Of course, your character isn't the only thing you can customise. With a wide range of options on offer, you can create your own kart for your racer too, choosing a kart/bike body, wheels and some form of glider/parachute (for the mid-air gliding sections), letting you tune your racing experience to your own tastes. However, while it's more than possible to create a kart that you think looks great, it's also easy to make a kart that's a total lemon when you get it out on the track. Coming in twelfth place because your Bad Wagon/Monster Truck wheels combo turns like it's made of dark matter isn't all that much fun, and perhaps it'd be nice if, at least on the lower CC/lower difficulty races, changes you made to your kart were more cosmetic than anything.
To make things more complex, each racer has their own weight class too - light, medium or heavy - with each having its own advantages and drawbacks: lighter racers have better acceleration but slightly slower top speeds, heavier racers have higher top speeds but lower acceleration (sometimes to the extreme), while medium weight racers are generally all-rounders. In addition, different bodies/wheels/gliding apparatus have different effects upon the player's stats (for example, grippier tyres enhance handling but reduce speed), with a handy on-screen set of bars showing you how each choice will affect your car's overall handling, but still - it's a lot to think about when you're first starting out.

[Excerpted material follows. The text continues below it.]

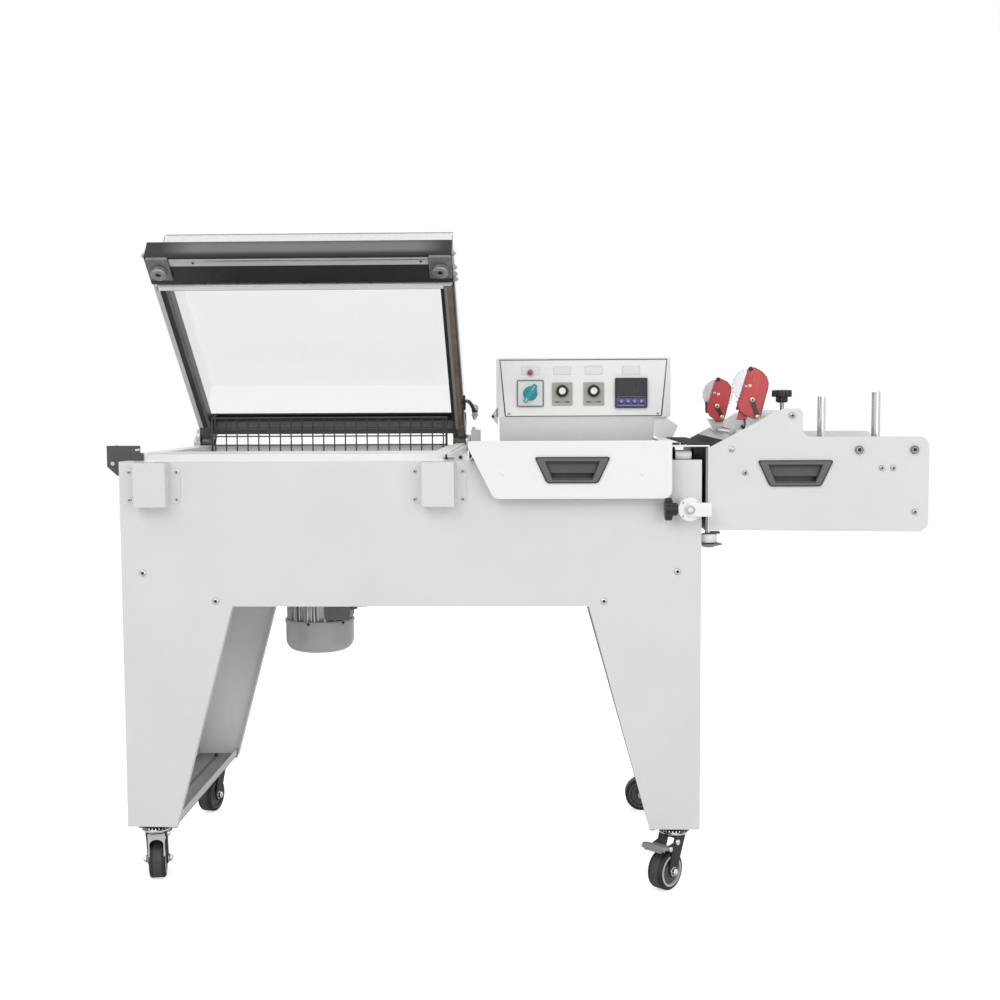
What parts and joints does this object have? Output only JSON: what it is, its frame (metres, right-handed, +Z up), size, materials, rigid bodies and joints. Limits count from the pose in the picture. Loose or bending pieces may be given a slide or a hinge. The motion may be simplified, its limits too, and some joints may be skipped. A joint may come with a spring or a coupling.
{
  "type": "l-bar sealer",
  "caption": "L-bar film sealer and shrink hood on casters, with a sliding packing table and a film cradle.",
  "frame": {"origin": "on the floor, below the middle of the machine's box", "axes": "+X along the machine from the hood to the film cradle, +Y from the operator to the back, +Z up"},
  "size_m": [1.5806, 0.6625, 1.2904],
  "materials": {
    "white_paint": "satin powder coat",
    "black_bar": "black anodised",
    "steel": "brushed",
    "zinc": "zinc plated",
    "chrome": "bright",
    "seal_jaw": "covered with fabric-backed release tape",
    "silicone": "matt",
    "acrylic": "clear cast sheet",
    "black_plastic": "moulded",
    "grey_plastic": "moulded",
    "grey_cover": "grey stove enamel",
    "cast_aluminium": "die cast",
    "galvanised": "galvanised sheet",
    "dark_plate": "black",
    "black_wire": "black coated wire",
    "red_paint": "gloss",
    "teal_plastic": "moulded",
    "controller": "moulded with a clear front",
    "bezel": "satin",
    "panel": "satin",
    "tyre": "rubber",
    "white_plastic": "moulded"
  },
  "bodies": {
    "chassis": {"front_panel": "white_paint", "rear_panel": "white_paint", "side_panels": "white_paint", "base_channels": "white_paint", "top_deck": "white_paint", "seal_pads": "silicone", "chamber_tub": "galvanised", "heater_elements": "steel", "wire_mesh": "black_wire", "fan_motor": "cast_aluminium", "motor_fan_cover": "grey_cover", "hood_magnets": "white_paint", "body_screws": "zinc", "side_bracket": "dark_plate", "hinge_bearings": "cast_aluminium", "limit_switch": "grey_plastic", "control_box": "white_paint", "control_panel": "panel", "instrument_bezels": "bezel", "temperature_controller": "controller", "guide_rails": "zinc", "lock_collar": "white_plastic", "caster_plates": "zinc"},
    "fan": {"fan_impeller": "galvanised"},
    "hood": {"hood_frame": "black_bar", "hood_fittings": "steel", "hood_cover": "acrylic", "seal_jaws": "seal_jaw", "hinge_shaft": "dark_plate"},
    "main_switch": {"main_switch_knob": "teal_plastic"},
    "timer_left": {"timer_knob_left": "black_plastic"},
    "timer_right": {"timer_knob_right": "black_plastic"},
    "table": {"loading_table": "white_paint", "table_handle": "grey_plastic"},
    "cradle": {"cradle_plates": "white_paint", "cradle_tie_bars": "steel", "cradle_handle": "grey_plastic", "hanger_plate": "dark_plate", "lock_rod": "white_paint"},
    "deck_roller": {"hanger_roller_upper": "white_plastic"},
    "side_roller": {"hanger_roller_lower": "white_plastic"},
    "film_roller_in": {"film_roller_inner": "steel"},
    "film_roller_out": {"film_roller_outer": "steel"},
    "film_guide": {"guide_roller": "steel"},
    "clamp_knob": {"peak_knob": "black_plastic"},
    "locking_knob": {"lock_knob": "black_plastic"},
    "perforator_front": {"perforator_arm_front": "red_paint"},
    "cutter_front": {"perforator_wheel_front": "chrome"},
    "perforator_rear": {"perforator_arm_rear": "red_paint"},
    "cutter_rear": {"perforator_wheel_rear": "chrome"},
    "caster_front_left": {"caster_fork_front_left": "zinc"},
    "wheel_front_left": {"caster_wheel_front_left": "tyre"},
    "caster_front_right": {"caster_fork_front_right": "zinc"},
    "wheel_front_right": {"caster_wheel_front_right": "tyre"},
    "caster_rear_left": {"caster_fork_rear_left": "zinc"},
    "wheel_rear_left": {"caster_wheel_rear_left": "tyre"},
    "caster_rear_right": {"caster_fork_rear_right": "zinc"},
    "wheel_rear_right": {"caster_wheel_rear_right": "tyre"},
    "brake_front_left": {"brake_pedal_front_left": "zinc"},
    "brake_front_right": {"brake_pedal_front_right": "zinc"}
  },
  "joints": [
    {"name": "fan_spin", "type": "hinge", "parent": "chassis", "child": "fan", "pos_m": [-0.41325, 0.00025, 0.64], "axis": [0, 0, 1], "continuous": true},
    {"name": "hood_hinge", "type": "hinge", "parent": "chassis", "child": "hood", "pos_m": [-0.41475, 0.23385, 0.8521], "axis": [1, 0, 0], "range_deg": [0, 40.8], "stiffness_Nm_per_rad": 30, "springref_deg": -85.94},
    {"name": "main_switch_turn", "type": "hinge", "parent": "chassis", "child": "main_switch", "pos_m": [0.03625, 0.17525, 0.9615], "axis": [0, -1, 0], "range_deg": [0, 90]},
    {"name": "timer_left_turn", "type": "hinge", "parent": "chassis", "child": "timer_left", "pos_m": [0.10745, 0.17525, 0.9655], "axis": [0, -1, 0], "range_deg": [0, 270]},
    {"name": "timer_right_turn", "type": "hinge", "parent": "chassis", "child": "timer_right", "pos_m": [0.17775, 0.17525, 0.9655], "axis": [0, -1, 0], "range_deg": [0, 270]},
    {"name": "table_slide", "type": "slide", "parent": "chassis", "child": "table", "axis": [0, -1, 0], "range_m": [0, 0.12]},
    {"name": "cradle_slide", "type": "slide", "parent": "chassis", "child": "cradle", "axis": [0, -1, 0], "range_m": [0, 0.12]},
    {"name": "film_roller_in_spin", "type": "hinge", "parent": "cradle", "child": "film_roller_in", "pos_m": [0.65925, -0.06825, 0.85], "axis": [0, 1, 0], "continuous": true},
    {"name": "film_roller_out_spin", "type": "hinge", "parent": "cradle", "child": "film_roller_out", "pos_m": [0.76225, -0.06825, 0.85], "axis": [0, 1, 0], "continuous": true},
    {"name": "film_guide_spin", "type": "hinge", "parent": "cradle", "child": "film_guide", "pos_m": [0.42045, -0.06825, 0.8519], "axis": [0, 1, 0], "continuous": true},
    {"name": "deck_roller_spin", "type": "hinge", "parent": "cradle", "child": "deck_roller", "pos_m": [0.33175, -0.26375, 0.8414], "axis": [1, 0, 0], "range_deg": [0, 770]},
    {"name": "side_roller_spin", "type": "hinge", "parent": "cradle", "child": "side_roller", "pos_m": [0.38115, -0.26375, 0.682], "axis": [0, 0, 1], "range_deg": [-440, 0]},
    {"name": "clamp_knob_turn", "type": "hinge", "parent": "cradle", "child": "clamp_knob", "pos_m": [0.52928, -0.19975, 0.95], "axis": [0, 0, 1], "range_deg": [0, 180]},
    {"name": "locking_knob_turn", "type": "hinge", "parent": "chassis", "child": "locking_knob", "pos_m": [0.30675, -0.31175, 0.7405], "axis": [1, 0, 0], "range_deg": [0, 180]},
    {"name": "perforator_front_swing", "type": "hinge", "parent": "cradle", "child": "perforator_front", "pos_m": [0.43775, -0.22975, 0.882], "axis": [0, -1, 0], "range_deg": [-8, 14]},
    {"name": "cutter_front_spin", "type": "hinge", "parent": "perforator_front", "child": "cutter_front", "pos_m": [0.4607, -0.22975, 0.9714], "axis": [0, 1, 0], "continuous": true},
    {"name": "perforator_rear_swing", "type": "hinge", "parent": "cradle", "child": "perforator_rear", "pos_m": [0.43775, 0.04025, 0.882], "axis": [0, -1, 0], "range_deg": [-8, 14]},
    {"name": "cutter_rear_spin", "type": "hinge", "parent": "perforator_rear", "child": "cutter_rear", "pos_m": [0.43517, 0.04025, 0.95585], "axis": [0, 1, 0], "continuous": true},
    {"name": "caster_front_left_swivel", "type": "hinge", "parent": "chassis", "child": "caster_front_left", "pos_m": [-0.70025, -0.26175, 0.106], "axis": [0, 0, 1], "continuous": true},
    {"name": "wheel_front_left_roll", "type": "hinge", "parent": "caster_front_left", "child": "wheel_front_left", "pos_m": [-0.70586, -0.23534, 0.0375], "axis": [0.9781, 0.2079, 0], "continuous": true},
    {"name": "brake_front_left_press", "type": "hinge", "parent": "caster_front_left", "child": "brake_front_left", "pos_m": [-0.70815, -0.22458, 0.084], "axis": [-0.9781, -0.2079, 0], "range_deg": [0, 12]},
    {"name": "caster_front_right_swivel", "type": "hinge", "parent": "chassis", "child": "caster_front_right", "pos_m": [0.31675, -0.26175, 0.106], "axis": [0, 0, 1], "continuous": true},
    {"name": "wheel_front_right_roll", "type": "hinge", "parent": "caster_front_right", "child": "wheel_front_right", "pos_m": [0.29904, -0.28213, 0.0375], "axis": [-0.7547, 0.6561, 0], "continuous": true},
    {"name": "brake_front_right_press", "type": "hinge", "parent": "caster_front_right", "child": "brake_front_right", "pos_m": [0.29182, -0.29043, 0.084], "axis": [0.7547, -0.6561, 0], "range_deg": [0, 12]},
    {"name": "caster_rear_left_swivel", "type": "hinge", "parent": "chassis", "child": "caster_rear_left", "pos_m": [-0.70025, 0.23225, 0.106], "axis": [0, 0, 1], "continuous": true},
    {"name": "wheel_rear_left_roll", "type": "hinge", "parent": "caster_rear_left", "child": "wheel_rear_left", "pos_m": [-0.70724, 0.20617, 0.0375], "axis": [-0.9659, 0.2588, 0], "continuous": true},
    {"name": "caster_rear_right_swivel", "type": "hinge", "parent": "chassis", "child": "caster_rear_right", "pos_m": [0.31675, 0.23225, 0.106], "axis": [0, 0, 1], "continuous": true},
    {"name": "wheel_rear_right_roll", "type": "hinge", "parent": "caster_rear_right", "child": "wheel_rear_right", "pos_m": [0.28975, 0.23225, 0.0375], "axis": [0, 1, 0], "continuous": true}
  ],
  "couplings": [
    {"joint": "deck_roller_spin", "follows": "cradle_slide", "rad_per_m": 111.11},
    {"joint": "side_roller_spin", "follows": "cradle_slide", "rad_per_m": -62.5}
  ]
}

However, despite the irritations, there's still a lot to like here. One of the biggest, coolest features is that the entire game is playable in split-screen multiplayer. Unlocking characters by getting trophies in cups isn't limited to single player, as you can bring a group of friends along for the ride, and play through the races together. While it's technically competitive multiplayer, there's nothing stopping you deciding to work as a team instead - nominating one of you to try and take first place, and having two wingmen fending off the rest of the pack. Seeing as the cups get given to the player with the most points over all of the tracks, there's always everything to play for if you're playing competitively too, as right up until the very last track, all it takes is one bad run, or one particularly good run to turn the table on its head.
There's a fair amount of different modes here too. Time Trials challenge the player to complete the track in the shortest time possible, with this time being recorded as a 'ghost' against which other players can race. Vs Race allows for rule-tweaking in races, letting you adjust which items can be obtained, or the difficulty level of the AI-controlled racers.

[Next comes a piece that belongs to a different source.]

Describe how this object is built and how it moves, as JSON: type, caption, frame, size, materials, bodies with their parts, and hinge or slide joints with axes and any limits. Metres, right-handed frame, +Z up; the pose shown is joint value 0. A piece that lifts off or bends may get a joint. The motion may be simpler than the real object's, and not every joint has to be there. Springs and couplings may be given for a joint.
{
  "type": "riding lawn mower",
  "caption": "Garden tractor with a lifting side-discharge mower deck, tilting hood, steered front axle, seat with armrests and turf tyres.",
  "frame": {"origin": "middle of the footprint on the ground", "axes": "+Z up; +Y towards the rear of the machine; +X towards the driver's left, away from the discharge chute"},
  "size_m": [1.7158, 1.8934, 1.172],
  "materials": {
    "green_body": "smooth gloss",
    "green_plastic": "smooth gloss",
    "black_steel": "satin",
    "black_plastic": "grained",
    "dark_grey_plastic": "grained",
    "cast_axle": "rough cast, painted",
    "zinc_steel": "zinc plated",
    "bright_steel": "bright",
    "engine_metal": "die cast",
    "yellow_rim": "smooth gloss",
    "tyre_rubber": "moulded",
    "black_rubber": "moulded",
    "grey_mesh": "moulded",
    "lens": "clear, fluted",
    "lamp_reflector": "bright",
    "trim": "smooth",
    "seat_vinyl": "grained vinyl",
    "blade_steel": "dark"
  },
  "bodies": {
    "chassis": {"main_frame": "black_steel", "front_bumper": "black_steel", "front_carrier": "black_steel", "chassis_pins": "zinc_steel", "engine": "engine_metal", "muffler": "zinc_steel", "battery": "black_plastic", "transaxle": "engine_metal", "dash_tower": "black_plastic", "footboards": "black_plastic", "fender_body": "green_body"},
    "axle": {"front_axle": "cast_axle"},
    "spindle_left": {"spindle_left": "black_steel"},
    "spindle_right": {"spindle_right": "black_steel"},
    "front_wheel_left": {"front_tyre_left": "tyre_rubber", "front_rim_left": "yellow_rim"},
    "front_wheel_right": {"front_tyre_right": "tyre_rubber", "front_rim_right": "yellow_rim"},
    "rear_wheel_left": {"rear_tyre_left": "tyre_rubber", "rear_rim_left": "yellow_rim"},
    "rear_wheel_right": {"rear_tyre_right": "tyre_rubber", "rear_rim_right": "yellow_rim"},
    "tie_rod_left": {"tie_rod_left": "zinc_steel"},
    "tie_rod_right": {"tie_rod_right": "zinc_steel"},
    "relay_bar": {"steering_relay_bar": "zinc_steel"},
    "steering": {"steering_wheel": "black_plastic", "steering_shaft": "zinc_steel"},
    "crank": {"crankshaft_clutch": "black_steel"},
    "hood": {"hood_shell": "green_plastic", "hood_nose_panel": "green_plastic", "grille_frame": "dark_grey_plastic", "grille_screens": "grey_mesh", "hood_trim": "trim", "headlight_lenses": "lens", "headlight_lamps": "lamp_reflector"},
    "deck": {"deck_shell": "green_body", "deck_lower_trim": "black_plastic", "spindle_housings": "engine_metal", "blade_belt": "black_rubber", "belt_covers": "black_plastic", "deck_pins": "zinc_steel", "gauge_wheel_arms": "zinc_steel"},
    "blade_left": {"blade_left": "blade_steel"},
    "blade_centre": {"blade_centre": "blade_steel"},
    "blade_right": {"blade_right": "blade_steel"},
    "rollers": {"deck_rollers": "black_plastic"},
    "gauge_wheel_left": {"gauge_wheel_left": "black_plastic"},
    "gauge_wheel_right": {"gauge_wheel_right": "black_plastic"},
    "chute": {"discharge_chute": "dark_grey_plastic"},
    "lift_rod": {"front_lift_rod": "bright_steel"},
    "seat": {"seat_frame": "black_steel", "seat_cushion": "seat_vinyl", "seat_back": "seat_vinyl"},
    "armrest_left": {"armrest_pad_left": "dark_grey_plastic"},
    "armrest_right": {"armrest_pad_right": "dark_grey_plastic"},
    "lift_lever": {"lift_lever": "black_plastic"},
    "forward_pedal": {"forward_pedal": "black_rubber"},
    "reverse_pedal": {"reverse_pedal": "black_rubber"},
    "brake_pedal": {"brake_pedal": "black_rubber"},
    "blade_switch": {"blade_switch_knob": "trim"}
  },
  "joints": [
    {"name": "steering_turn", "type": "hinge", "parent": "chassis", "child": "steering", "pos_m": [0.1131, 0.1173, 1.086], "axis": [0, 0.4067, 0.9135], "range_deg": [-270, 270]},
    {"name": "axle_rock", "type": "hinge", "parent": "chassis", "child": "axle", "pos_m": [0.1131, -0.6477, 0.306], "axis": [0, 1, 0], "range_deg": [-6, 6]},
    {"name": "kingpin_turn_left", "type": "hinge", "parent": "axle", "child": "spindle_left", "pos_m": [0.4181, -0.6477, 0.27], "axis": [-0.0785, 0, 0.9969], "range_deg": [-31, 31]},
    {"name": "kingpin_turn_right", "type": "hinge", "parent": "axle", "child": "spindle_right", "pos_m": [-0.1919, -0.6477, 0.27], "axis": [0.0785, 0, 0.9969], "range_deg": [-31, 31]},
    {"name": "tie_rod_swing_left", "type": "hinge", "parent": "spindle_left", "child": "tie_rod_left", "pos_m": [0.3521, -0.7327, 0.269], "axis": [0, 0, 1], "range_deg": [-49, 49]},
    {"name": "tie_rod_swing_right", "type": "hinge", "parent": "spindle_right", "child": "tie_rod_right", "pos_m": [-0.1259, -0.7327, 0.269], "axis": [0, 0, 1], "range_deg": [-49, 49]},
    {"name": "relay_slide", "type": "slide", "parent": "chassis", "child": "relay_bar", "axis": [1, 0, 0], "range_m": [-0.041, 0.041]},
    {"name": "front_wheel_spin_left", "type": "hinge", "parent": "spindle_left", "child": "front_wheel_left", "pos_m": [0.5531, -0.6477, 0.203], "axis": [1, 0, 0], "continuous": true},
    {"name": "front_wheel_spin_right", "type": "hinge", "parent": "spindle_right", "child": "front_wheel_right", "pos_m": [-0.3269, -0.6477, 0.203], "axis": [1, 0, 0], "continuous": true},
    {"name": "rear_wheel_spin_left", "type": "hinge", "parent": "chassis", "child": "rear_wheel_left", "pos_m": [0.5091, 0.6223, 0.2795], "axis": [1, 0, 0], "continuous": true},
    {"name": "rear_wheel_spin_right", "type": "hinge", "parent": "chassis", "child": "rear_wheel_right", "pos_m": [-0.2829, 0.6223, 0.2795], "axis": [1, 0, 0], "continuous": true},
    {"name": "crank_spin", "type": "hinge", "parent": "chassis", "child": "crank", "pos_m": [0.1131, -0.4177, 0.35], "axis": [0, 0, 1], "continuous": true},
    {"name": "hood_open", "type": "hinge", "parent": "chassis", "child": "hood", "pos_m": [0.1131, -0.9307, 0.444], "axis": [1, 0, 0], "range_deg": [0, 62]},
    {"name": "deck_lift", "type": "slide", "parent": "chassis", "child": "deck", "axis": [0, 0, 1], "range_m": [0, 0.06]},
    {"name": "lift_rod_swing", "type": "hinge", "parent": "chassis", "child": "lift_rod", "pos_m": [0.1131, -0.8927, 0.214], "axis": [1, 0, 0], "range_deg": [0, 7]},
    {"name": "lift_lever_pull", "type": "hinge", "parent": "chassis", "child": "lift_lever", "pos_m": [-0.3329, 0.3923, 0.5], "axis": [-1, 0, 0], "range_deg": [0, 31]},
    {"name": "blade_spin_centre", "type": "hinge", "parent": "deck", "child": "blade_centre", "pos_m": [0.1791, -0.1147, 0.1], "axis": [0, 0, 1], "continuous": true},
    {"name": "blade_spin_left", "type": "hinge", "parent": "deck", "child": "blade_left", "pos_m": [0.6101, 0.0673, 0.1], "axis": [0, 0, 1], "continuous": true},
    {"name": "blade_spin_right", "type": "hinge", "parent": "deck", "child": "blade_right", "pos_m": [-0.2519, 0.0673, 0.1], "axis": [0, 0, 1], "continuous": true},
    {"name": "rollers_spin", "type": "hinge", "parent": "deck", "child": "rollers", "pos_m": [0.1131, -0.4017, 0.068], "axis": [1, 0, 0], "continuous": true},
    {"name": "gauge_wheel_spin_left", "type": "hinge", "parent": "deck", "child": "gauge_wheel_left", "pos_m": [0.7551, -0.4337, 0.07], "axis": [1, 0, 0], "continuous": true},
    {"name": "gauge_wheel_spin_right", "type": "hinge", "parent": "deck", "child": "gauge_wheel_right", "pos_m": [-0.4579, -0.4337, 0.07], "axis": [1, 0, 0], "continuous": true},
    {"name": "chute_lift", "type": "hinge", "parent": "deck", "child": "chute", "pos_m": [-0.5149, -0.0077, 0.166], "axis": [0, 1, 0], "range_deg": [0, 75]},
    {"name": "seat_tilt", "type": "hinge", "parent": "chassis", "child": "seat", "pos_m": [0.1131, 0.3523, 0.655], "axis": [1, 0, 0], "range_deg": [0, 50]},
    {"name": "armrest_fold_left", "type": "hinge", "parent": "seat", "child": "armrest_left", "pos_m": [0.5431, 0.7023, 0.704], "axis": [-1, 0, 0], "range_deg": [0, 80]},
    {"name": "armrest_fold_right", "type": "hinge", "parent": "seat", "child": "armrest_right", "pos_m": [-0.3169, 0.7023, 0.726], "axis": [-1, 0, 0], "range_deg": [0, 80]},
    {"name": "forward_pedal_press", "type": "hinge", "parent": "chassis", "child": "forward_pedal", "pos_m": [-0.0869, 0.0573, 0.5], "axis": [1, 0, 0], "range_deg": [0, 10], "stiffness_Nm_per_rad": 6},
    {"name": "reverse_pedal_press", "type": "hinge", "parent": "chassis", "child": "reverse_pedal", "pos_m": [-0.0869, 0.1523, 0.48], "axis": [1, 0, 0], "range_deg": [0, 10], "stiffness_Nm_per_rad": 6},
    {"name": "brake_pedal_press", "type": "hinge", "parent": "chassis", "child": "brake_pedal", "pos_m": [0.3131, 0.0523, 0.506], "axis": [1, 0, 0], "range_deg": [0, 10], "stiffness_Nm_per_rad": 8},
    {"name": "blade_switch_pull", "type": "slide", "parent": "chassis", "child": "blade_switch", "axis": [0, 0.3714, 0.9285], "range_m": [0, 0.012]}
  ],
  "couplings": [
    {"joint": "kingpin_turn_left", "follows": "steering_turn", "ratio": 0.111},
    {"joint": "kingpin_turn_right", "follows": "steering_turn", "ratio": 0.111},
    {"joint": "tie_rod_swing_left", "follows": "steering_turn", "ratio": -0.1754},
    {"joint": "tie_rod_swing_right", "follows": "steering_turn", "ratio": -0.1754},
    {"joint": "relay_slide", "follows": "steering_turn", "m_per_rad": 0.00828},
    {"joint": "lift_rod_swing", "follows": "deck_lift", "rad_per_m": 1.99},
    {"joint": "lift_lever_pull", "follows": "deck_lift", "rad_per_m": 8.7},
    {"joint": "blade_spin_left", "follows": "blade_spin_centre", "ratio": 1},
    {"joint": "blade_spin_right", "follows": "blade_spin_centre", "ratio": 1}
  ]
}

Battle Mode, however, in previous games was an entirely different situation: players competed in specially designed battle arenas and accumulated points for attacking other racers and popping their balloons, with the last racer standing, or the one with the highest point count being the winner. If a racer lost all their balloons, they were effectively knocked out of the competition, but they could still attack other players as a ghost. The immediate difference in Mario Kart 8's Battle mode is that smaller, more intimate battle arenas are no longer used - instead, Battles take place on regular racing tracks which, frankly, doesn't work very well. Instead of the usual attacking-dodging-item-stealing-balloon-popping-all-out-mayhem, players spend most of their time driving around alone searching for everyone else.

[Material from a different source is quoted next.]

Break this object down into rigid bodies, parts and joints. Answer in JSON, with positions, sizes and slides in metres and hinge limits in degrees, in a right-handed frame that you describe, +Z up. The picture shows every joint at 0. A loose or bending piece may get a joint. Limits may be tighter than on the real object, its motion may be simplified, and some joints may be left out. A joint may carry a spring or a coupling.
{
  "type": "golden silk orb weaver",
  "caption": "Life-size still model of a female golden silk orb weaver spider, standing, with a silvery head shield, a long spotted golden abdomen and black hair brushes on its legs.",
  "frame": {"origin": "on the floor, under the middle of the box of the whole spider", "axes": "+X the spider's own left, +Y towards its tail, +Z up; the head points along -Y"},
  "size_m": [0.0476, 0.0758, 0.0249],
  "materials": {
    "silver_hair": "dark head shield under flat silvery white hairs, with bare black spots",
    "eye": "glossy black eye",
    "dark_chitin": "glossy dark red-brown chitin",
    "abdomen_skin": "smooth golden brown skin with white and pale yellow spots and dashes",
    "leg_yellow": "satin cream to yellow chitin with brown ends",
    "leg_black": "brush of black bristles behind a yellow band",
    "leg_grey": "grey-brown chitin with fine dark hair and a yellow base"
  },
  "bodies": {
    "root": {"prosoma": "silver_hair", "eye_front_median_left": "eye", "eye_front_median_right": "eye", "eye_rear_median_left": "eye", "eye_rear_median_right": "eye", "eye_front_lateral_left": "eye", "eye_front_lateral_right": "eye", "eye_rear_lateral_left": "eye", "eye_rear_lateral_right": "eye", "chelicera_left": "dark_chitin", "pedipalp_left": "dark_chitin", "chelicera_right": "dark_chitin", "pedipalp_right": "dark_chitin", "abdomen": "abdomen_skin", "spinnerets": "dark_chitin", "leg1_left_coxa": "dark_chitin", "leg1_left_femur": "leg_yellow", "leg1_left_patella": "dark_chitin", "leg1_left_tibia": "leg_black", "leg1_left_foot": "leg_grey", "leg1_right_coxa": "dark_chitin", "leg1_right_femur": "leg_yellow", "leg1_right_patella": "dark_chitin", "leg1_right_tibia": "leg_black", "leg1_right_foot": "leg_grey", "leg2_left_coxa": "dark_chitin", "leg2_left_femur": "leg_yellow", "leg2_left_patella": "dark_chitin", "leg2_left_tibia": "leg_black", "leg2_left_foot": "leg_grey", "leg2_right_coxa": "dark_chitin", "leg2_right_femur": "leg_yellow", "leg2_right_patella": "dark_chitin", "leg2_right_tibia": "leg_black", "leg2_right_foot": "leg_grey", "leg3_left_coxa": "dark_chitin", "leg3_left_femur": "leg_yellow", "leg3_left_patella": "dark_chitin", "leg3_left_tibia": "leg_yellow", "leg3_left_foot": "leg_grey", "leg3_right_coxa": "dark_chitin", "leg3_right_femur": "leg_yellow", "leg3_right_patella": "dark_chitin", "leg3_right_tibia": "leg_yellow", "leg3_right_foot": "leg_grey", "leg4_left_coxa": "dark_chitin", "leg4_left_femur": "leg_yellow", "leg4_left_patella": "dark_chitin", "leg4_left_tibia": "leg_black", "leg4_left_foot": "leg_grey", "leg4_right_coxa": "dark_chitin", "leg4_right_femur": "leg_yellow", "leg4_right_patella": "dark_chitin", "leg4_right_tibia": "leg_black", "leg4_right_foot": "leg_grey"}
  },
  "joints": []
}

Online makes a return too, although as always, it's hampered by the Wii U's lacklustre online service. Actually getting your friends to join a session is a bit of a game, as there's no way to make an invite pop up on their screen saying you want to play Mario Kart 8 now, so it usually boils down to a lot of texting, Skype, and sometimes even using the Xbox 360 or PS3 to tell your friends you want to play. Still, once you're there, it's worth the wait. Letting you and a friend take on the world (or just some distant friends) in online matches with a total of 12 competitors, things get every bit as crazy as you'd expect. In-between races, players can send messages (chosen from a list of pre-determined options, just to keep things family friendly) to everyone else in the 'race lobby' as well as voting for the next track from 3 randomly selected ones. In a bit of a weird twist, rather than the track with the most votes getting picked, the course is instead chosen randomly, meaning that there can be times when the 90% majority in favour of a particular track can lose out to one of the other two options.
One of the areas Mario Kart's always struggled in is the single player longevity. Luckily, Mario Kart 8 gets this right by packing the game full of unlockable extras. Each course in the game is littered with coins, and not only does collecting them give your kart a quick speed boost, but it also lets you unlock new add-ons. The coins you collect in each race are added to your overall tally, and collecting enough will unlock new bits of bike/kart, wheels, parasols, and other assorted automobilia. It's a great reason to keep you coming back - although, to be honest, you don't really need one.
And this is perhaps what it all boils down to. We have a bit of a love hate relationship with Mario Kart. We love the split-screen, but we hate the unbalanced weapons that make it so hard to catch the player in front, but so easy to get stuck in the middle. We love the accessible controls (you can use any combination of things, from a Wii Remote on its own, tilting like there's no tomorrow, to a Classic Controller Pro with more analogue sticks and buttons than a 747 cockpit), but we hate the crummy characters you unlock. And yet we'll still be there, night after night, with three or four of us firing our shells up Waluigi's exhaust pipe on more time, just trying to get that last gold trophy, unlock that new part, or simply playing it for the fun. We'll set challenges to complete the courses in the crappiest cars possible, to see who can tame the beasts, and we'll work together to take advantage of the broken weapon balancing.
While the Battle mode is an eternal disappointment, robbing one of the most popular game types of what made it special, for all its warts and bumps, there's still something special about Mario Kart that'll keep you coming back. Whether it's the shiny new graphics, the new replay system which shows you instant highlights after every race, which you can slow down, rewind and speed up again to see every red shell impact and dice with death over and over again (or, if you'd prefer, the eerie stare of a Mario brother), or the toe tapping tunes, there's something about this that will keep you coming back, again and again.
Is it a system seller? Perhaps not on its own. But with this, LEGO City Undercover, Pikmin 3, the best version of Batman on any format, Zelda: Wind Waker and the best Mario platformer in years, if not ever in Super Mario 3D World, there's more than enough reason to buy a Wii U.